%%

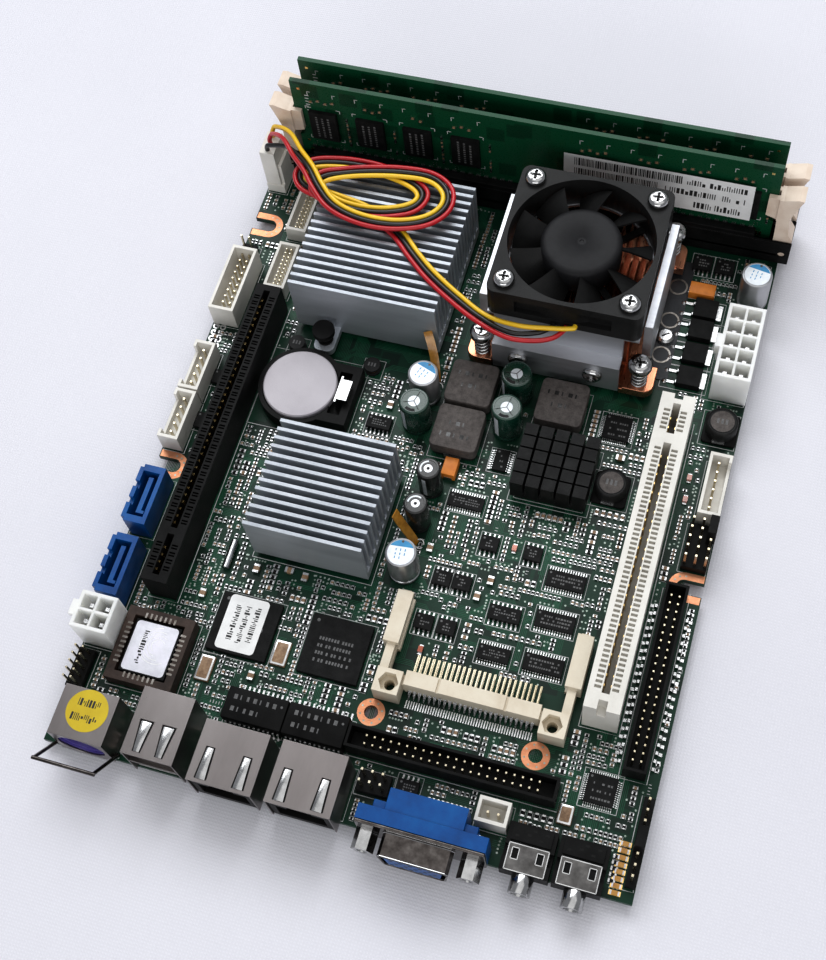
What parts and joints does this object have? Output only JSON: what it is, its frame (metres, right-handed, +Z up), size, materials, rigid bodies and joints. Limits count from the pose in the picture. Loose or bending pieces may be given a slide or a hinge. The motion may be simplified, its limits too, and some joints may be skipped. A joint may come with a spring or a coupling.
{
  "type": "single board computer",
  "caption": "Embedded single board computer with two memory modules, a fan-cooled processor, finned chipset heatsinks, expansion slots and a row of ports.",
  "frame": {"origin": "midway between the two copper-ringed mounting holes, on the board's underside", "axes": "+X along the port edge, +Y from the port edge towards the memory, +Z up out of the component side"},
  "size_m": [0.1504, 0.2107, 0.0403],
  "materials": {
    "solder_mask": "satin green solder mask over glass-epoxy board",
    "solder": "bright tinned solder",
    "black_plastic": "matte black connector moulding",
    "white_nylon": "off-white nylon",
    "gold_plate": "gold flashed contacts",
    "module_board": "glossy green module board",
    "chip_resin": "moulded epoxy with laser marks",
    "cream_plastic": "cream glass-filled plastic",
    "fan_plastic": "fine-grained black plastic",
    "bearing_brass": "sintered bearing bush",
    "screw_steel": "nickel-plated steel",
    "copper": "bare copper",
    "aluminium": "brushed and clear anodised aluminium",
    "black_steel": "black finished steel",
    "spring_steel": "spring steel",
    "black_anodised": "black anodised aluminium",
    "package_board": "chip carrier laminate",
    "cell_steel": "frosted stainless cell can",
    "blue_plastic": "blue connector moulding",
    "tin_plate": "tin-plated steel shell",
    "brown_plastic": "brown socket moulding",
    "inductor_grey": "pressed iron powder",
    "capacitor_can": "aluminium can and sleeve",
    "yellow_wire": "PVC insulation",
    "red_wire": "PVC insulation",
    "black_wire": "PVC insulation"
  },
  "bodies": {
    "board": {"pcb": "solder_mask", "solder_tails": "solder", "pcie_slot": "black_plastic", "pci_slot": "white_nylon", "slot_contacts": "gold_plate", "dimm_sockets": "black_plastic", "fan_frame": "fan_plastic", "fan_bearing": "bearing_brass", "small_screws": "screw_steel", "cooler_base": "copper", "cooler_fins": "copper", "cooler_bracket": "aluminium", "cooler_side_plates": "aluminium", "cooler_backplate": "black_steel", "spring_screws": "screw_steel", "cooler_springs": "spring_steel", "cpu_package": "package_board", "chipset_heatsink": "aluminium", "io_hub_heatsink": "aluminium", "pin_fin_heatsink": "black_anodised", "chipset_packages": "package_board", "push_pins": "black_plastic", "battery_holder": "black_plastic", "battery_clip": "spring_steel", "sata_sockets": "blue_plastic", "power_headers": "white_nylon", "ps2_shell": "tin_plate", "usb_shell": "tin_plate", "port_inserts": "black_plastic", "rj45_shells": "tin_plate", "vga_body": "blue_plastic", "vga_shell": "tin_plate", "vga_jackscrews": "screw_steel", "audio_jacks": "black_plastic", "audio_sleeves": "tin_plate", "card_header": "cream_plastic", "box_headers": "black_plastic", "header_pins": "gold_plate", "wafer_headers": "white_nylon", "bios_socket": "brown_plastic", "ic_packages": "chip_resin", "magnetics": "inductor_grey", "capacitors": "capacitor_can", "fan_plug": "white_nylon", "wire_yellow": "yellow_wire", "wire_red": "red_wire", "wire_black": "black_wire"},
    "front_module": {"memory_front": "module_board", "memory_front_chips": "chip_resin"},
    "back_module": {"memory_back": "module_board", "memory_back_chips": "chip_resin"},
    "front_left_latch": {"latch_front_left": "cream_plastic"},
    "front_right_latch": {"latch_front_right": "cream_plastic"},
    "back_left_latch": {"latch_back_left": "cream_plastic"},
    "back_right_latch": {"latch_back_right": "cream_plastic"},
    "rotor": {"fan_rotor": "fan_plastic"},
    "cell": {"coin_cell": "cell_steel"},
    "bail": {"ps2_bail": "black_steel"},
    "cap_right": {"jumper_cap_right": "black_plastic"},
    "cap_edge": {"jumper_cap_edge": "black_plastic"}
  },
  "joints": [
    {"name": "fan_spin", "type": "hinge", "parent": "board", "child": "rotor", "pos_m": [0.00105, 0.1229, 0.0286], "axis": [0, 0, 1], "continuous": true},
    {"name": "front_module_lift", "type": "slide", "parent": "board", "child": "front_module", "axis": [0, 0, 1], "range_m": [0, 0.004]},
    {"name": "back_module_lift", "type": "slide", "parent": "board", "child": "back_module", "axis": [0, 0, 1], "range_m": [0, 0.004]},
    {"name": "cell_lift", "type": "slide", "parent": "board", "child": "cell", "axis": [0, 0, 1], "range_m": [0, 0.005]},
    {"name": "bail_swing", "type": "hinge", "parent": "board", "child": "bail", "pos_m": [-0.08375, -0.0266, 0.0032], "axis": [1, 0, 0], "range_deg": [-60, 55]},
    {"name": "cap_right_pull", "type": "slide", "parent": "board", "child": "cap_right", "axis": [0, 0, 1], "range_m": [0, 0.0065]},
    {"name": "cap_edge_pull", "type": "slide", "parent": "board", "child": "cap_edge", "axis": [0, 0, 1], "range_m": [0, 0.0065]},
    {"name": "front_left_latch_swing", "type": "hinge", "parent": "board", "child": "front_left_latch", "pos_m": [-0.09123, 0.1534, 0.0056], "axis": [0, 1, 0], "range_deg": [-35, 0]},
    {"name": "front_right_latch_swing", "type": "hinge", "parent": "board", "child": "front_right_latch", "pos_m": [0.05013, 0.1534, 0.0056], "axis": [0, 1, 0], "range_deg": [0, 35]},
    {"name": "back_left_latch_swing", "type": "hinge", "parent": "board", "child": "back_left_latch", "pos_m": [-0.09123, 0.1608, 0.0056], "axis": [0, 1, 0], "range_deg": [-35, 0]},
    {"name": "back_right_latch_swing", "type": "hinge", "parent": "board", "child": "back_right_latch", "pos_m": [0.05013, 0.1608, 0.0056], "axis": [0, 1, 0], "range_deg": [0, 35]}
  ],
  "couplings": [
    {"joint": "front_left_latch_swing", "follows": "front_module_lift", "rad_per_m": -152.7},
    {"joint": "front_right_latch_swing", "follows": "front_module_lift", "rad_per_m": 152.7},
    {"joint": "back_left_latch_swing", "follows": "back_module_lift", "rad_per_m": -152.7},
    {"joint": "back_right_latch_swing", "follows": "back_module_lift", "rad_per_m": 152.7}
  ]
}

%%

Quote the whole listing above, leaving nothing out.

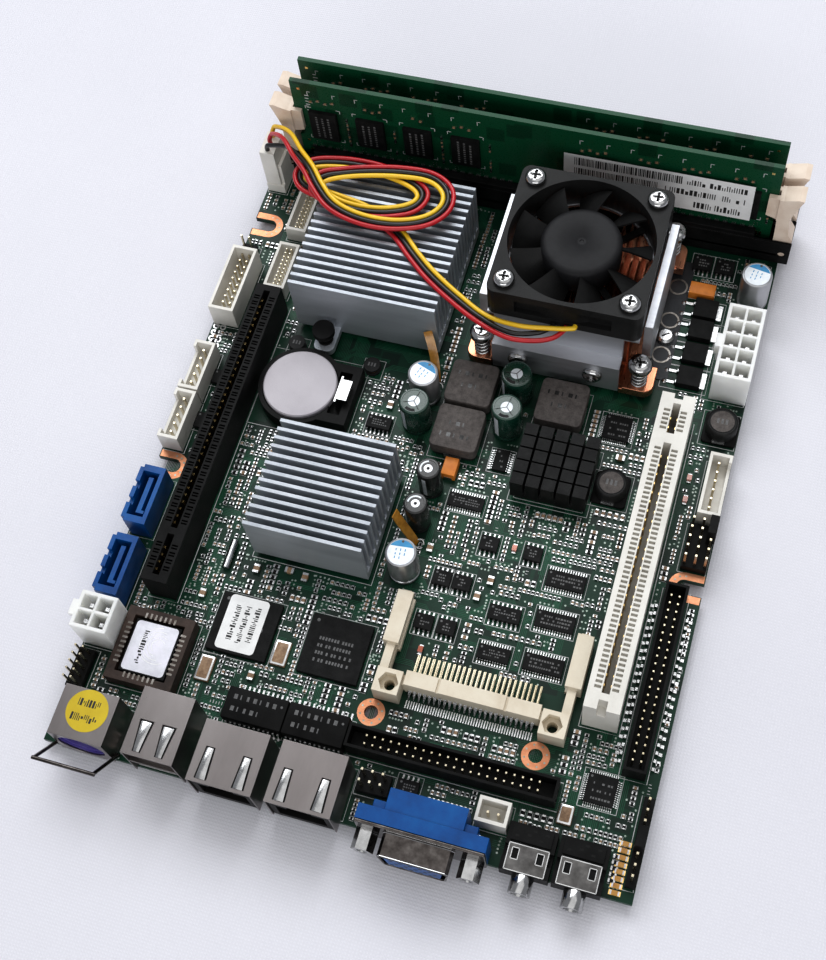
What parts and joints does this object have? Output only JSON: what it is, its frame (metres, right-handed, +Z up), size, materials, rigid bodies and joints. Limits count from the pose in the picture. Loose or bending pieces may be given a slide or a hinge. The motion may be simplified, its limits too, and some joints may be skipped. A joint may come with a spring or a coupling.
{
  "type": "single board computer",
  "caption": "Embedded single board computer with two memory modules, a fan-cooled processor, finned chipset heatsinks, expansion slots and a row of ports.",
  "frame": {"origin": "midway between the two copper-ringed mounting holes, on the board's underside", "axes": "+X along the port edge, +Y from the port edge towards the memory, +Z up out of the component side"},
  "size_m": [0.1504, 0.2107, 0.0403],
  "materials": {
    "solder_mask": "satin green solder mask over glass-epoxy board",
    "solder": "bright tinned solder",
    "black_plastic": "matte black connector moulding",
    "white_nylon": "off-white nylon",
    "gold_plate": "gold flashed contacts",
    "module_board": "glossy green module board",
    "chip_resin": "moulded epoxy with laser marks",
    "cream_plastic": "cream glass-filled plastic",
    "fan_plastic": "fine-grained black plastic",
    "bearing_brass": "sintered bearing bush",
    "screw_steel": "nickel-plated steel",
    "copper": "bare copper",
    "aluminium": "brushed and clear anodised aluminium",
    "black_steel": "black finished steel",
    "spring_steel": "spring steel",
    "black_anodised": "black anodised aluminium",
    "package_board": "chip carrier laminate",
    "cell_steel": "frosted stainless cell can",
    "blue_plastic": "blue connector moulding",
    "tin_plate": "tin-plated steel shell",
    "brown_plastic": "brown socket moulding",
    "inductor_grey": "pressed iron powder",
    "capacitor_can": "aluminium can and sleeve",
    "yellow_wire": "PVC insulation",
    "red_wire": "PVC insulation",
    "black_wire": "PVC insulation"
  },
  "bodies": {
    "board": {"pcb": "solder_mask", "solder_tails": "solder", "pcie_slot": "black_plastic", "pci_slot": "white_nylon", "slot_contacts": "gold_plate", "dimm_sockets": "black_plastic", "fan_frame": "fan_plastic", "fan_bearing": "bearing_brass", "small_screws": "screw_steel", "cooler_base": "copper", "cooler_fins": "copper", "cooler_bracket": "aluminium", "cooler_side_plates": "aluminium", "cooler_backplate": "black_steel", "spring_screws": "screw_steel", "cooler_springs": "spring_steel", "cpu_package": "package_board", "chipset_heatsink": "aluminium", "io_hub_heatsink": "aluminium", "pin_fin_heatsink": "black_anodised", "chipset_packages": "package_board", "push_pins": "black_plastic", "battery_holder": "black_plastic", "battery_clip": "spring_steel", "sata_sockets": "blue_plastic", "power_headers": "white_nylon", "ps2_shell": "tin_plate", "usb_shell": "tin_plate", "port_inserts": "black_plastic", "rj45_shells": "tin_plate", "vga_body": "blue_plastic", "vga_shell": "tin_plate", "vga_jackscrews": "screw_steel", "audio_jacks": "black_plastic", "audio_sleeves": "tin_plate", "card_header": "cream_plastic", "box_headers": "black_plastic", "header_pins": "gold_plate", "wafer_headers": "white_nylon", "bios_socket": "brown_plastic", "ic_packages": "chip_resin", "magnetics": "inductor_grey", "capacitors": "capacitor_can", "fan_plug": "white_nylon", "wire_yellow": "yellow_wire", "wire_red": "red_wire", "wire_black": "black_wire"},
    "front_module": {"memory_front": "module_board", "memory_front_chips": "chip_resin"},
    "back_module": {"memory_back": "module_board", "memory_back_chips": "chip_resin"},
    "front_left_latch": {"latch_front_left": "cream_plastic"},
    "front_right_latch": {"latch_front_right": "cream_plastic"},
    "back_left_latch": {"latch_back_left": "cream_plastic"},
    "back_right_latch": {"latch_back_right": "cream_plastic"},
    "rotor": {"fan_rotor": "fan_plastic"},
    "cell": {"coin_cell": "cell_steel"},
    "bail": {"ps2_bail": "black_steel"},
    "cap_right": {"jumper_cap_right": "black_plastic"},
    "cap_edge": {"jumper_cap_edge": "black_plastic"}
  },
  "joints": [
    {"name": "fan_spin", "type": "hinge", "parent": "board", "child": "rotor", "pos_m": [0.00105, 0.1229, 0.0286], "axis": [0, 0, 1], "continuous": true},
    {"name": "front_module_lift", "type": "slide", "parent": "board", "child": "front_module", "axis": [0, 0, 1], "range_m": [0, 0.004]},
    {"name": "back_module_lift", "type": "slide", "parent": "board", "child": "back_module", "axis": [0, 0, 1], "range_m": [0, 0.004]},
    {"name": "cell_lift", "type": "slide", "parent": "board", "child": "cell", "axis": [0, 0, 1], "range_m": [0, 0.005]},
    {"name": "bail_swing", "type": "hinge", "parent": "board", "child": "bail", "pos_m": [-0.08375, -0.0266, 0.0032], "axis": [1, 0, 0], "range_deg": [-60, 55]},
    {"name": "cap_right_pull", "type": "slide", "parent": "board", "child": "cap_right", "axis": [0, 0, 1], "range_m": [0, 0.0065]},
    {"name": "cap_edge_pull", "type": "slide", "parent": "board", "child": "cap_edge", "axis": [0, 0, 1], "range_m": [0, 0.0065]},
    {"name": "front_left_latch_swing", "type": "hinge", "parent": "board", "child": "front_left_latch", "pos_m": [-0.09123, 0.1534, 0.0056], "axis": [0, 1, 0], "range_deg": [-35, 0]},
    {"name": "front_right_latch_swing", "type": "hinge", "parent": "board", "child": "front_right_latch", "pos_m": [0.05013, 0.1534, 0.0056], "axis": [0, 1, 0], "range_deg": [0, 35]},
    {"name": "back_left_latch_swing", "type": "hinge", "parent": "board", "child": "back_left_latch", "pos_m": [-0.09123, 0.1608, 0.0056], "axis": [0, 1, 0], "range_deg": [-35, 0]},
    {"name": "back_right_latch_swing", "type": "hinge", "parent": "board", "child": "back_right_latch", "pos_m": [0.05013, 0.1608, 0.0056], "axis": [0, 1, 0], "range_deg": [0, 35]}
  ],
  "couplings": [
    {"joint": "front_left_latch_swing", "follows": "front_module_lift", "rad_per_m": -152.7},
    {"joint": "front_right_latch_swing", "follows": "front_module_lift", "rad_per_m": 152.7},
    {"joint": "back_left_latch_swing", "follows": "back_module_lift", "rad_per_m": -152.7},
    {"joint": "back_right_latch_swing", "follows": "back_module_lift", "rad_per_m": 152.7}
  ]
}